I am a new manager and performance appraisals are coming up. Although in general I am regarded as above standards (I was promoted for being the top employee of the year) I am aware that some of my objectives in recent weeks were not met by deadline. So I expect at least some part of my appraisal to be negative.
However, I strongly feel that this was not my fault, and don't want to come across as simply trying to be defensive or placing the blame elsewhere. As a matter of fact, it may be one of the few times in my life where I really feel I have to stand up or I will be misunderstood.
I report to two bosses. Under Jack, I have to confirm that all different newsletters are published to our clients every Friday. Under Jill, I ensure all writers know what to write, content is proofread, all data is correct, good images are sourced etc. and that everything can be correctly fed into Jill's newsletter publishing software. At the same time, I also help Jill in projects to improve the software. (the "newsletters" are just a simplification of an actually much more complex work function, too long to explain)
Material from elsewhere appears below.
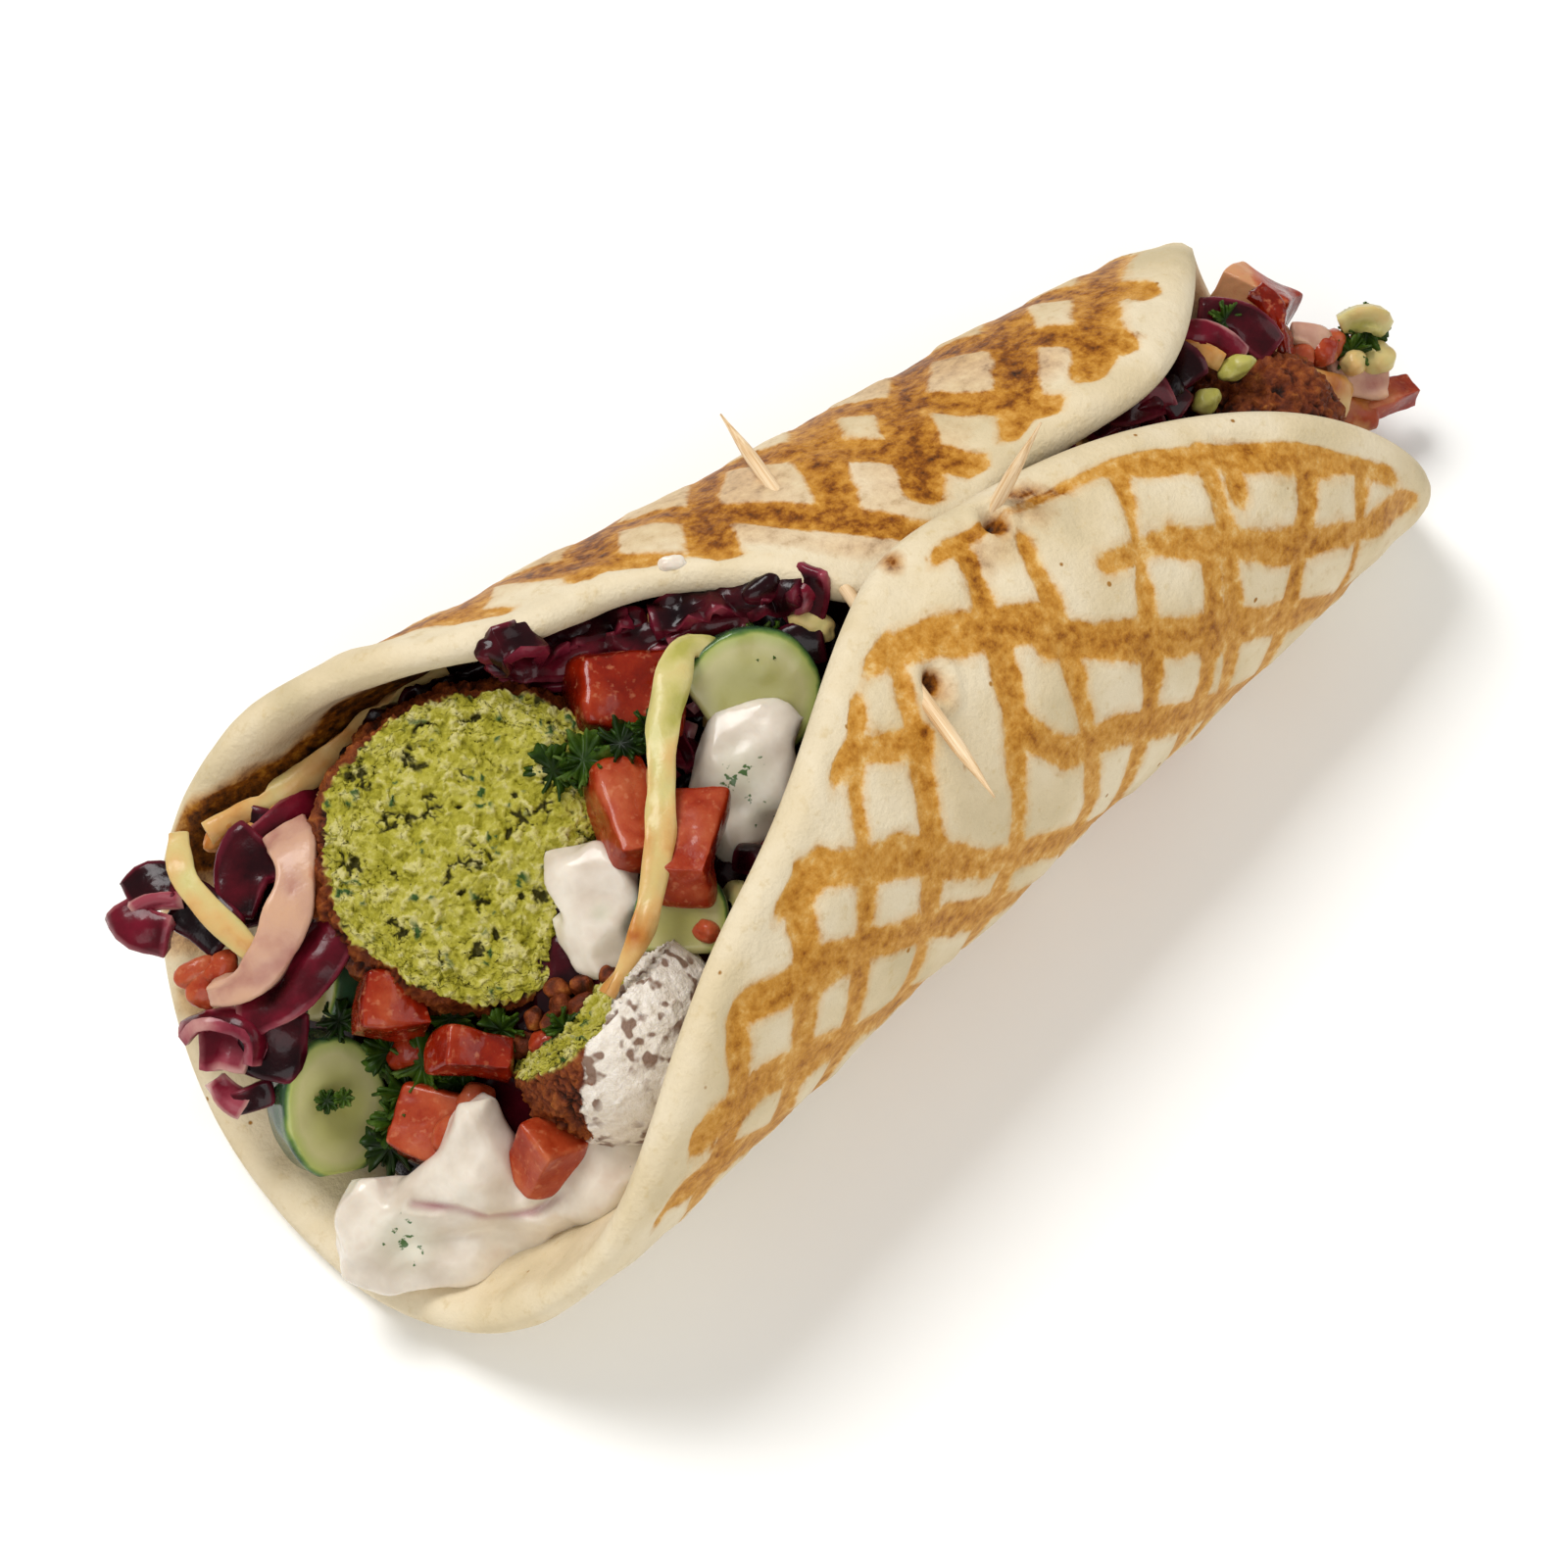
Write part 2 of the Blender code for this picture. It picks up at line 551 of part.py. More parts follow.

Jack is based in another city. Jill sits right next to me and creates/improves other software across the company. Jill and I have an agreement that I send him everything by Wednesday evening. I often complete my part Tuesdays, working at very high intensity. Then it's all in Jill's hands who usually has the newsletters ready by Thursday, but sometimes Jill's software is broken, has a bug or there is some testing going on. When this happens, even if I do my part by Tuesday, Jill might wait until Thursday and then realize the problem. In those situations, the newsletters don't go out until Saturday.
The problem is, for some reason, Jack tells me this should never happen again and is bad etc. But I don't even say sorry because I somehow feel it's unfair. I try to give hints at the fact that the delay didn't depend on me, but Jack doesn't seem to fully understand until I diplomatically ask Jill to tell Jack. And even then, Jack often seems to have a negative impression of me.
I don't like to point fingers, especially since Jill is right next to me. Jack and Jill are at the same level though in different departments.
I am now afraid this may come up during my appraisal, and would like to ask if you have any advice on how I could explain, in the most professional and polite manner possible: I had absolutely nothing to do with this! It is unfair that I am even told this.